When Attorney General William Barr was confirmed by the U.S. Senate earlier this year, his supporters noted he had previously held that position under President George H.W. Bush in the early 1990s and insisted that he would conduct himself like a traditional Republican rather than a Trump loyalist. But Barr has turned out to be very much a Trump loyalist, and an October 17 article by security experts James Lamond and Talia Dessel for Just Security outlines the ways in which Barr, with the help of U.S. Attorney John Durham, has been trying to use foreign governments to “undermine the FBI’s decision to open an investigation into Russian interference in the 2016 election.”


“This effort is an abuse of power, purely designed to help President Donald Trump politically,” Lamond and Dessel warn. “The fact is, it would have been malpractice if the FBI had not opened its investigation in the summer of 2016.”

In his final report for the Russian investigation, former special counsel Robert Mueller made it clear that the Russian government aggressively interfered in 2016’s presidential election — and Mueller has warned that he believes Russian President Vladimir Putin and his supporters plan to do the same thing again in 2020. But Lamond and Dessel (both known for their expertise on intelligence and Russia-related matters) stress that Barr and Durham aren’t trying to “contest the findings of the Mueller investigation” but rather, are trying to “prove that the trigger for the FBI launching its original inquiry into Russian interference was, in fact, a set-up.”

“Barr and Durham’s quixotic journey has resulted in the chief law enforcement officer of the United States traveling to Italy to review deposition tapes, pressing the United Kingdom for cooperation, and Trump himself pressuring the Australian prime minister for assistance in the matter,” Lamond and Dessel explain.

According to Lamond and Dessel, the “conspiracy theory” that “Barr appears to be chasing down…. advances the idea that Trump isn’t the beneficiary of foreign interference — he’s a victim of it.” But they stress that “in reality, there were so many suspicious links between the Trump campaign and Russia, and so many strong indications of Russian interference in the 2016 election, it would have been truly irresponsible of the FBI not to have initiated an investigation.”

Lamond and Dessel recall that in 2016, “there were multiple, separate warnings from allied intelligence agencies to U.S. officials about Russia’s relationship with the Trump campaign.” And, they add, “an alarming number of figures known to U.S. law enforcement to have Russian links joined the Trump campaign in rapid succession” — including Carter Page, Michael Flynn (who went on to briefly serve as the Trump Administration’s national security adviser) and Paul Manafort (former Trump’s campaign chairman who is now serving a long sentence in federal prison for multiple financial crimes).

Barr, Lamond and Dessel stress, is obviously trying to “provide fodder for Trump’s conspiracy theories about the origins and legitimacy of the Russia investigation.
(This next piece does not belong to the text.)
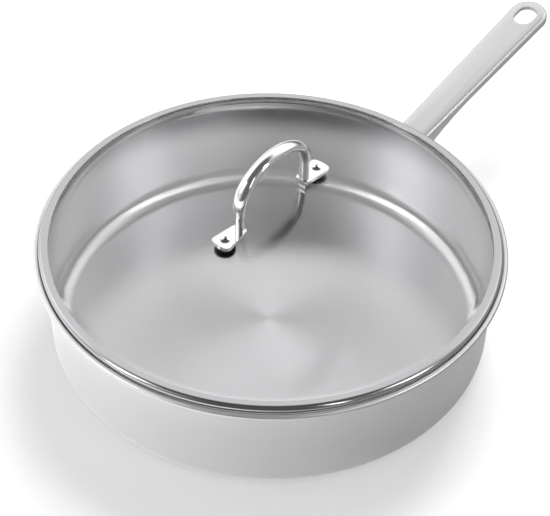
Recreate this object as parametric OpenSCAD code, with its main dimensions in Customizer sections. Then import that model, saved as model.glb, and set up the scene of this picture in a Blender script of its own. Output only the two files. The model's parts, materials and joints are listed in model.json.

The goal of these investigations is to create the appearance of impropriety and to support the false claims that the Mueller probe and its findings were an illegitimate, partisan endeavor advanced by the ‘deep state.’”

The more Barr reaches out to foreign governments, according to Lamond and Dessel, the more obvious it is that he is trying to discredit the Russia investigation.

“The president of the United States and his attorney general are both working to leverage America’s relationships with its allies to advance conspiracy theories as part of an ongoing political campaign,” Lamond and Dessel assert. “This is a gross abuse of power. Both should go.”